重试机制与 CompletableFuture 拓展
禁止转载。
本文旨在讨论重试机制的特点和策略,分析常用重试类库的实现,讨论为 CompletableFuture 添加重试机制的方法。文章首发同名公众号,欢迎关注。
重试示例
以下是一个常见的使用异步重试的例子,当我们需要重试功能时,只需调用 retry 方法,传入相应的重试策略即可。这里的重试策略为重试 2 次,使用回退策略(backoff),重试间隔为 100ms,抖动因子为 0.75,同时指定了调度器。
// Project Reactor 提供的重试方法
public Mono<String> getUsername(String userId) {
// backoff 重试策略
var backoffRetry = Retry
.backoff(2, Duration.ofMillis(100))
.jitter(0.75)
.scheduler(Schedulers.newSingle("retry scheduler"));
return webClient.get()
.uri("localhost:8080/user/", userId)
.accept(MediaType.APPLICATION_JSON)
.retrieve()
.bodyToMono(String.class)
// 若为简单重试可改为调用 retry(n)
.retryWhen(backoffRetry);
}
以下图片摘自 Mono#retryWhen 文档注释:
Project Reactor 是基于发布-订阅模型的响应式组件。
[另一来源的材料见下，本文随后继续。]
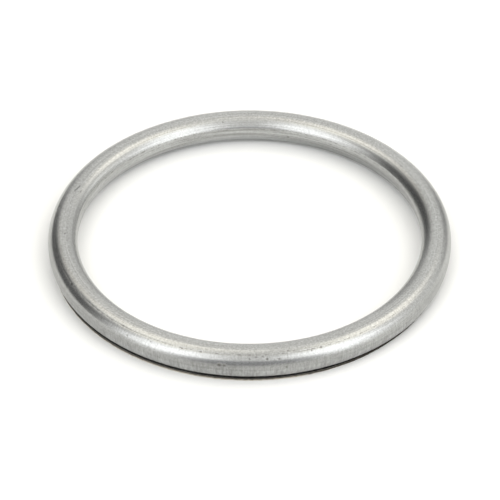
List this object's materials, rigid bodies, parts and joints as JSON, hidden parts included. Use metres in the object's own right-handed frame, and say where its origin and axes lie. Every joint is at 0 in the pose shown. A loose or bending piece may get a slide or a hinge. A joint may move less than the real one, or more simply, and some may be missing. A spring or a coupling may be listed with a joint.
{
  "type": "exhaust gasket",
  "caption": "Round exhaust gasket: a hollow crush ring folded from one strip of thin sheet steel, with an open seam round the outside near the bottom.",
  "frame": {"origin": "on the ring's axis, at the level of its flat bottom, on which it rests", "axes": "+Z along the ring's axis, from the flat bottom to the rounded top; X and Y in the plane of the ring, with no preferred direction"},
  "size_m": [0.0702, 0.0702, 0.0056],
  "materials": {
    "sheet_steel": "satin"
  },
  "bodies": {
    "root": {"gasket_ring": "sheet_steel"}
  },
  "joints": []
}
从图中可以看出,每次获取数据失败后,会等待一段时间,然后再次订阅发布者以获取数据,反复以上过程直到达到最终重试次数或者出现成功结果。
Spring Retry 类库提供了重试模版:
RetryTemplate template = RetryTemplate.builder()
.maxAttempts(3)
.fixedBackoff(1000)
.retryOn(RemoteAccessException.class)
.build();
// 重试
template.execute(ctx -> {
// ... do something
});
重试模版需要传入任务,而 Project Reactor 中发布者-订阅者两者解耦,可以实现多次订阅,因此不影响链式调用。
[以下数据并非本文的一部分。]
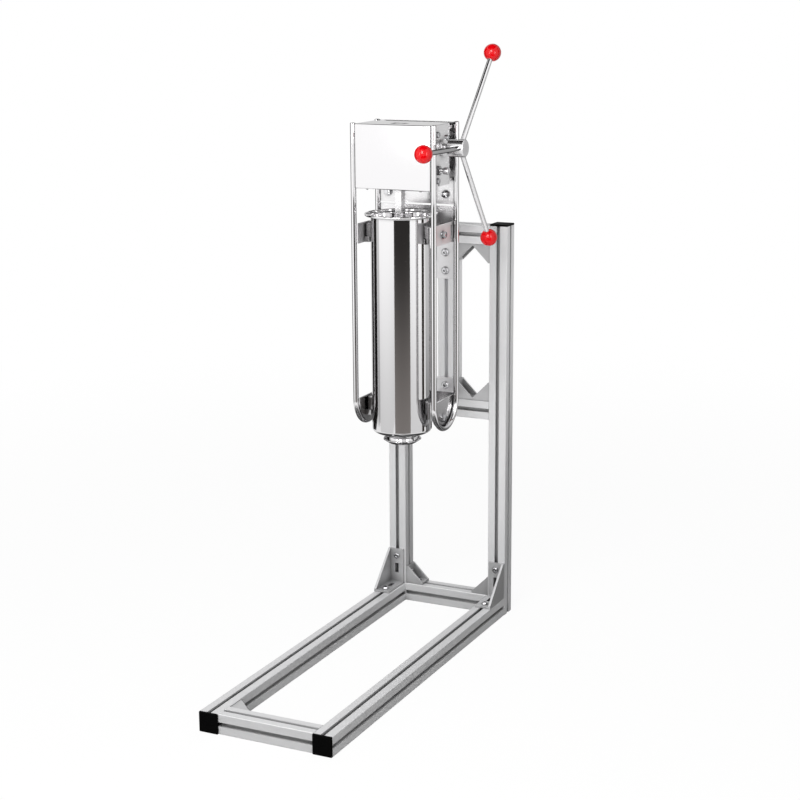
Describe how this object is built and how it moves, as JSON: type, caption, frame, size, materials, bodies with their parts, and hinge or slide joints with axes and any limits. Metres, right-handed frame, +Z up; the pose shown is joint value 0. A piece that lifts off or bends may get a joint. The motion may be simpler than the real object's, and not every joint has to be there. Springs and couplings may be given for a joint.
{
  "type": "churro maker",
  "caption": "Upright hand churro press: steel barrel, rack-driven piston and ball-ended lever, on an L-shaped stand of slotted aluminium profile.",
  "frame": {"origin": "on the floor, on the centre plane, under the front land of the rear base crossbar's underside", "axes": "+Z up, -Y towards the user, +X towards the lever"},
  "size_m": [0.2985, 0.8509, 1.239],
  "materials": {
    "anodised_profile": "clear anodised, fine satin",
    "cast_bracket": "die cast, tumbled",
    "black_cap": "fine matte",
    "polished_stainless": "mirror polished",
    "satin_stainless": "satin",
    "zinc_screw": "bright zinc plated",
    "machined_steel": "milled and turned",
    "red_knob": "glossy",
    "seal_rubber": "smooth, food grade",
    "white_nylon": "turned, satin"
  },
  "bodies": {
    "press_and_stand": {"base_arm_left": "anodised_profile", "base_arm_right": "anodised_profile", "base_front_crossbar": "anodised_profile", "base_rear_crossbar": "anodised_profile", "rear_post_left": "anodised_profile", "rear_post_right": "anodised_profile", "lower_crossbar": "anodised_profile", "upper_crossbar": "anodised_profile", "middle_post": "anodised_profile", "arm_end_caps": "black_cap", "post_top_caps": "black_cap", "corner_bracket_left": "cast_bracket", "corner_bracket_right": "cast_bracket", "corner_bracket_screws": "zinc_screw", "upper_frame_gussets": "cast_bracket", "lower_frame_gussets": "cast_bracket", "base_gussets": "cast_bracket", "gusset_screws": "zinc_screw", "slot_nuts": "zinc_screw", "upper_mount_bracket": "satin_stainless", "lower_mount_bracket": "satin_stainless", "mount_screws": "zinc_screw", "side_loop_left": "polished_stainless", "side_loop_right": "polished_stainless", "upper_holder_plates": "polished_stainless", "lower_holder_plates": "polished_stainless", "holder_bolts": "zinc_screw", "upper_cross_plate": "polished_stainless", "lower_cross_plate": "polished_stainless", "barrel": "polished_stainless", "outlet_neck": "polished_stainless", "barrel_ears": "polished_stainless", "barrel_cradles": "polished_stainless", "head_front_cover": "polished_stainless", "head_side_plate_left": "polished_stainless", "head_side_plate_right": "polished_stainless", "head_back_plate": "polished_stainless", "upper_rack_guide": "machined_steel", "lower_rack_guide": "machined_steel", "head_tie_bar": "machined_steel", "head_screws": "zinc_screw", "shaft_bushes": "satin_stainless", "lock_nut": "zinc_screw"},
    "lever": {"pinion_shaft": "machined_steel", "drive_pinion": "machined_steel", "shaft_collar": "machined_steel", "lever_hub": "polished_stainless", "lever_spokes": "polished_stainless", "lever_knob_1": "red_knob", "lever_knob_2": "red_knob", "lever_knob_3": "red_knob"},
    "rack_and_piston": {"rack": "machined_steel", "rack_foot": "machined_steel", "piston_lower_disc": "polished_stainless", "piston_seal": "seal_rubber", "piston_upper_disc": "polished_stainless"},
    "rack_lock": {"lock_screw": "polished_stainless"},
    "die": {"nozzle_die": "white_nylon"},
    "ring": {"nozzle_ring": "polished_stainless"}
  },
  "joints": [
    {"name": "lever_turn", "type": "hinge", "parent": "press_and_stand", "child": "lever", "pos_m": [0, -0.2092, 1.04], "axis": [-1, 0, 0], "range_deg": [0, 1882]},
    {"name": "rack_slide", "type": "slide", "parent": "press_and_stand", "child": "rack_and_piston", "axis": [0, 0, 1], "range_m": [0, 0.46]},
    {"name": "lock_slide", "type": "slide", "parent": "press_and_stand", "child": "rack_lock", "axis": [-1, 0, 0], "range_m": [0, 0.003]},
    {"name": "die_drop", "type": "slide", "parent": "press_and_stand", "child": "die", "axis": [0, 0, -1], "range_m": [0, 0.009]},
    {"name": "ring_turn", "type": "hinge", "parent": "die", "child": "ring", "pos_m": [0, -0.2292, 0.436], "axis": [0, 0, -1], "range_deg": [0, 1080]}
  ],
  "couplings": [
    {"joint": "rack_slide", "follows": "lever_turn", "m_per_rad": 0.014},
    {"joint": "ring_turn", "follows": "die_drop", "rad_per_m": 2094.4}
  ]
}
若想为 CompletableFuture 增加重试功能,最好是使用类似 Spring-Retry 的模式,添加工具类方法 retry,参数包括任务、重试策略等。
重试策略
-
触发重试策略
特定异常(如支持黑白名单)、特定返回值、自定义
-
等待策略(backoff 算法)
无等待、固定时间(fixed)、等量增长时间(incremental)、指数增长时间(exponentail backoff)、随机时间(random)、斐波那契数列(fibnonacci) 、自定义
-
终止策略
尝试次数(maxAttempts)、超时终止、自定义
重试策略应该注意区分有状态重试和无状态重试:
有状态重试表示各个重试之间存在相互依赖,比如
-
每次访问网站信息时,返回错误信息包含了下一次可以正常访问的时间
-
输入密码多次错误后,需要等待若干时间再重试
-
共用相同的限流组件;
无状态重试表示每次重试不依赖其他重试的结果,实现容易,某些复杂的有状态重试可以使用无状态重试实现。
重试上下文信息
常见的重试上下文有:重试次数、每次返回结果、日志记录、回调。
回调方法包括每次返回结果时回调、最终返回结果时回调。
简易实现代码
手动实现最简单的方法是调用 exceptionally 或者 exceptionallyCompose 方法,多次传入重试任务。
1. 迭代实现 N 次重试
以下代码使用了迭代法,缺点是造成 CompletableFuture 内部维护的 stack 过深,增加不必要的内存开销;无法实现无限次重试。
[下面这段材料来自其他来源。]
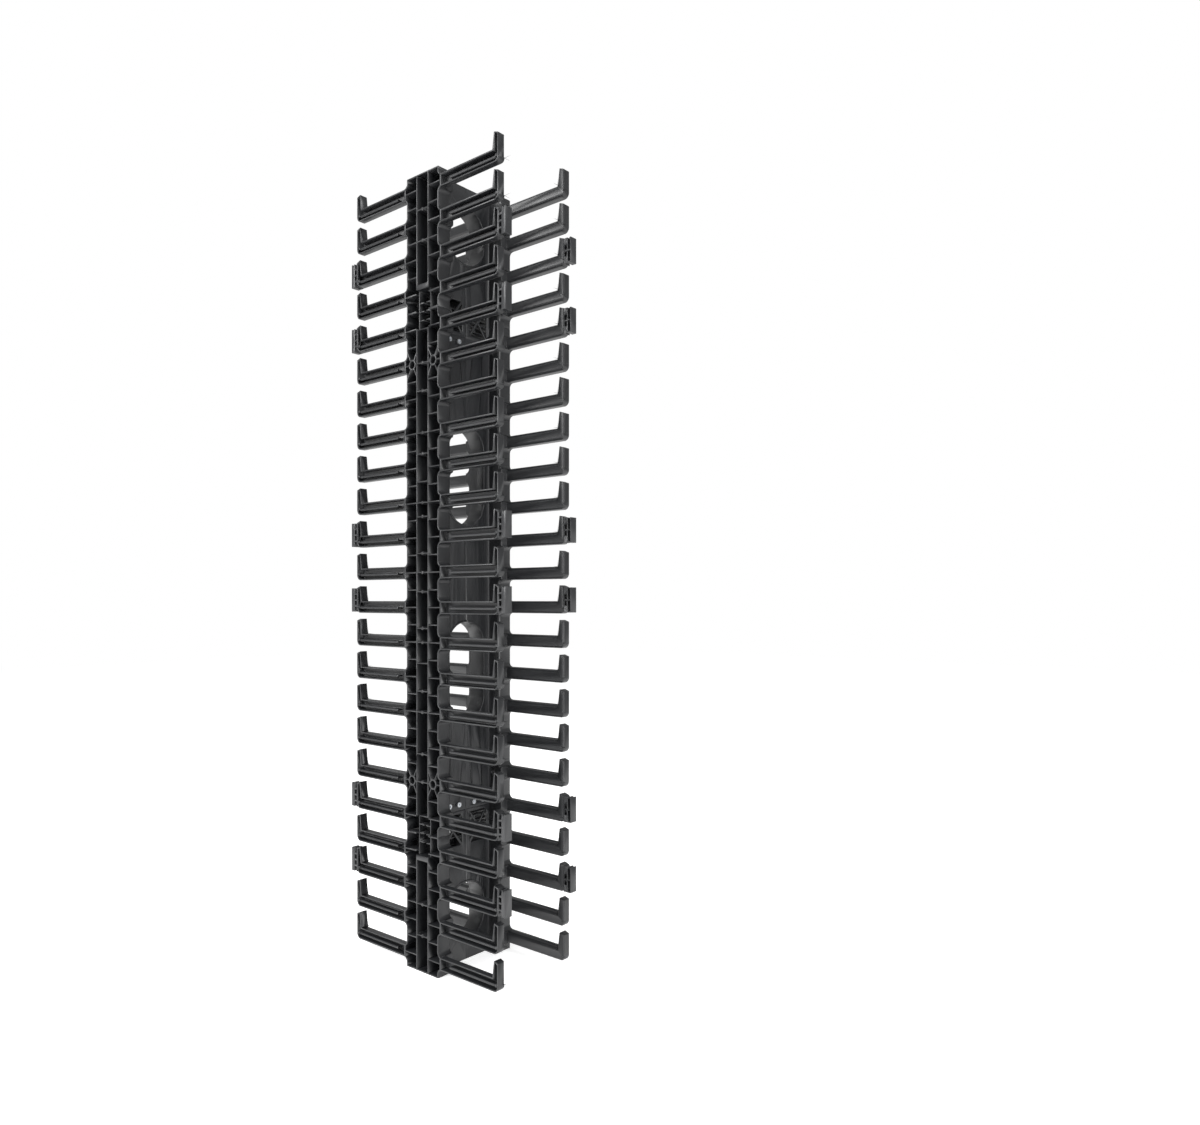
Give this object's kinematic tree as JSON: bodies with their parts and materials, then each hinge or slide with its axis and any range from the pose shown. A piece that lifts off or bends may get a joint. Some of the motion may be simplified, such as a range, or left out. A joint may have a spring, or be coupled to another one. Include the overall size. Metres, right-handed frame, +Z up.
{
  "type": "vertical cable manager",
  "caption": "Tall double-sided cable duct: two finger combs joined by a hollow web with oval pass-throughs and clip-on cover brackets.",
  "frame": {"origin": "centre of the foot, midway between the two walls, on the floor", "axes": "+X to the front fingers, +Y across the width to the right wall, +Z up"},
  "size_m": [0.298, 0.127, 1.0254],
  "materials": {
    "frame": "satin moulded",
    "clip": "satin moulded",
    "screw": "zinc plated"
  },
  "bodies": {
    "root": {"left_upper_frame": "frame", "left_middle_frame": "frame", "left_lower_frame": "frame", "right_upper_frame": "frame", "right_middle_frame": "frame", "right_lower_frame": "frame", "left_front_clip_1": "clip", "left_front_clip_2": "clip", "left_front_clip_3": "clip", "left_front_clip_4": "clip", "left_front_clip_5": "clip", "left_front_clip_6": "clip", "left_rear_clip_1": "clip", "left_rear_clip_2": "clip", "left_rear_clip_3": "clip", "left_rear_clip_4": "clip", "left_rear_clip_5": "clip", "left_rear_clip_6": "clip", "right_front_clip_1": "clip", "right_front_clip_2": "clip", "right_front_clip_3": "clip", "right_front_clip_4": "clip", "right_front_clip_5": "clip", "right_front_clip_6": "clip", "right_rear_clip_1": "clip", "right_rear_clip_2": "clip", "right_rear_clip_3": "clip", "right_rear_clip_4": "clip", "right_rear_clip_5": "clip", "right_rear_clip_6": "clip", "seam_screws": "screw", "upper_splice_screws": "screw", "lower_splice_screws": "screw"}
  },
  "joints": []
}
public static <T> CompletableFuture<T> retry(Supplier<T> supplier, int attempts) {
var cf = supplyAsync(supplier);
for (int i = 0; i < attempts; i++) {
cf = cf.exceptionally(ex -> supplier.get());
}
return cf;
}
2. 递归实现 N 次重试
使用递归解决了以上问题:
@Slf4j
class RetryNAttemptsDemo {
// 演示用,忽略线程池配置
public static void main(String[] args) {
// 任务3次重试后返回正确结果
var times = new AtomicInteger();
Supplier<Integer> task = () -> {
if (times.getAndIncrement() < 3) {
throw new RuntimeException("异常结果");
} else {
return 42;
}
};
// 使用重试
retry(4, () -> supplyAsync(task))
.thenAcceptAsync(r -> log.info("获取结果: {}", r))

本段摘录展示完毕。